Getting to know Lucy - digitally

By Darleen Hartley

Lucy, a three-foot-tall, 3.2 million year old skeleton, is pretty fragile and doesn’t travel well. But digital CT scanning has put her coveted bones on the desktop allowing scientists to study a virtual specimen.

The government of Ethiopia, where Lucy was discovered in 1974, has joined with the University of Texas in Austin, where Lucy is visiting, to make the first high-resolution computed tomography of her. This CT scan should reveal more information about our most famous ancestor.

Scientists are seeking an answer to the age-old question: When, how, and why did human ancestors come down from trees and start walking on the ground?

The university scanned 80 bones, all that’s left of Lucy’s skeleton. John Kappelman, an anthropology professor involved in the research, said the scans will help scientists analyse how Lucy’s bones were built. Although only 40 per cent of her is preserved, Lucy is the best example of Australopithecus, a pre-human species. Kappelman is expecting the scans to provide more information about how her bones fit together, to determine if she climbed trees as well as walked the earth.

The invention of the CT scan earned GN Hounsfield and AM Cormack the 1979 Nobel Prize for medicine. CT imaging is also known as CAT scanning (Computed Axial Tomography). The original systems only made images of the head. The latest multi-slice CT systems can collect up to four slices of data in about 350ms and reconstruct a 512 x 512-matrix image from millions of data points in less than a second, according to Women’s Health Resource.

A CT scan can now be used on all parts of a body – organs, lungs, blood vessels, the spinal cord, extremities, and, of course, bones.

In 1991, Siemens Medical was combining CT instrumentation with an intuitive, mouse-controlled Windows interface. Patients must be controlled as well – moving during the procedure is prohibited. Software applications enable the clinical use of a spiral CT for organs of the body affected by involuntary or constant movement, such as the heart.

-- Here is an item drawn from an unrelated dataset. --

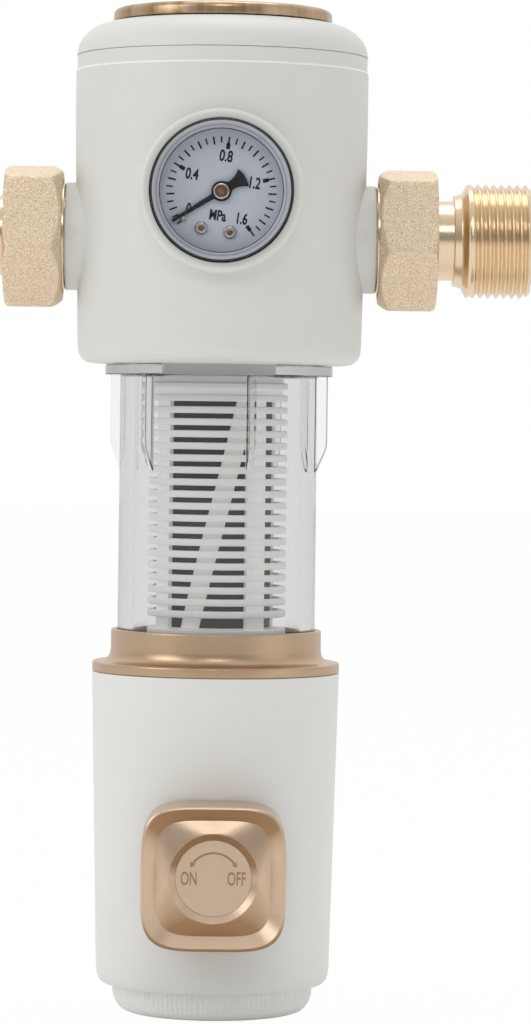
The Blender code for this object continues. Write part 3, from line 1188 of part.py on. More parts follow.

Radiology requires powerful computing because it involves imaging. In addition to the storage required, on-screen resolution must accurately display the actual films. CT scan, mammography, and ultrasound machines require top ability computers.

Siemens explains that a CT scanning system consists of an X-ray unit, which functions as a transmitter, and a data acquisition unit, which functions as a receiver. The detector system converts the incident X-rays of varying intensity to electric signals. These analogue signals are amplified by downstream electronic components and converted to digital pulses. Density values, especially Lucy’s bones, are represented as gray scale values.

Lucy - well, everything we have of her - is in the US as part of an exhibit organised by the Museum of Natural Science in Houston, Texas. In a Reuters interview, Kappelman said, "It's going to help us fill us in what was one of the earlier stages ... of our evolution to really better understand the behaviours of an extinct cousin. In some ways it's like... being able to tune the time machine back to three million years ago, jump in and pop back and be able to reconstruct what this fossil was doing on a day-to-day basis."